Studio album by AC/DC
- Released: 5 May 1978
- Recorded: September 1976; February – March 1978;
- Studio: Albert (Sydney); Vineyard (London);
- Genre: Hard rock; blues rock; heavy metal;
- Length: 39:47
- Label: Albert; Atlantic;
- Producer: Harry Vanda; George Young;

AC/DC chronology
| Let There Be Rock (1977) | Powerage (1978) | If You Want Blood You've Got It (1978) |

Singles from Powerage
- "Rock 'n' Roll Damnation" Released: 26 June 1978 (Aus);

= Powerage =

1978 studio album by AC/DC

Powerage is the fifth studio album by Australian hard rock band AC/DC, released on 5 May 1978 in the United Kingdom and 25 May 1978 in the United States, by Albert Productions and Atlantic Records. This was the band's first album to feature Cliff Williams on bass guitar, and it was also the first AC/DC album not to have a title track (aside from the Australia-only High Voltage album) and the first worldwide not to be released with a different album cover. Powerage was re-released in 2003 as part of the AC/DC Remasters series.

==Background==
After a 12-date European tour opening for Black Sabbath in April, bassist Mark Evans was fired from AC/DC on 3 May 1977. In the AC/DC memoir AC/DC: Maximum Rock & Roll, former manager Michael Browning states, "I got a call one day from Malcolm and Angus. We were in London, I went to their apartment and they told me they wanted to get rid of Mark. Him and Angus didn't see eye to eye. They used to have a sort of tit-for-tat thing going, but nothing that I would have ever thought was going to be gig-threatening." According to Browning, the Young brothers were seriously considering Colin Pattenden of Manfred Mann's Earth Band fame. Browning feared that Pattenden was too old and didn't fit the band's image, so he instead pushed for Cliff Williams, who had previously played with Home and Bandit. Williams, who could also sing background vocals, passed the audition and was asked to join the band. In a 2011 interview with Joe Bosso that appears on MusicRadar, Evans reflected on his ousting from the group:
"With Angus and Malcolm, they were put on this earth to form AC/DC. They're committed big-time. And if they feel your commitment is anything less than theirs, well, that's a problem. Angus was intense. He was AC/DC 100 percent. His work ethic was unbelievable. When I was with him, he expected everybody to be just like him, which is pretty impossible... At the time, Malcolm said something about them wanting a bass player who could sing, but I think that was a smokescreen. I don't know if there was any one reason. It's just the way it went down. I felt the distance growing between me and Angus and Malcolm. When I was fired, it wasn't so much a surprise as it was a shock. There was a lot of tension in the band at the time. We'd just been kicked off a Black Sabbath tour, and this was right when a trip to the States was cancelled because the record company rejected the Dirty Deeds Done Dirt Cheap album. So it was a hard period."

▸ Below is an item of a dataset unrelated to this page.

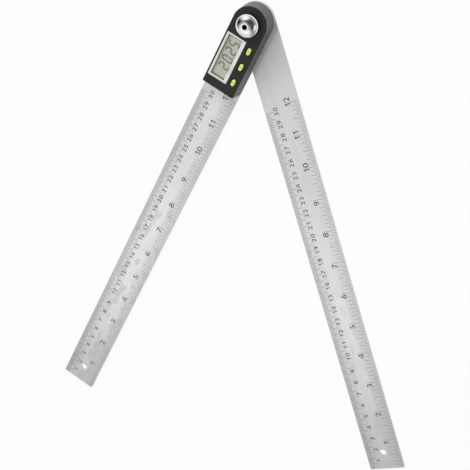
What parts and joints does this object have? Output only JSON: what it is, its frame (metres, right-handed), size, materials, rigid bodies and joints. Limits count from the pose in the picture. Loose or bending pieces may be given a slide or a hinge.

The band finally toured America for the first time in the summer of 1977, focusing on smaller markets at first but eventually playing CBGB in New York City and the Whisky a Go Go in Los Angeles. In December, they played a set in front of a small audience at Atlantic Recording Studios in New York City which was broadcast live over Radio WIOQ in Philadelphia and hosted by Ed Sciaky. The promotional album, Live from the Atlantic Studios, was later released on the 1997 Bonfire box set. In early 1978, the band returned to Sydney to record their next album.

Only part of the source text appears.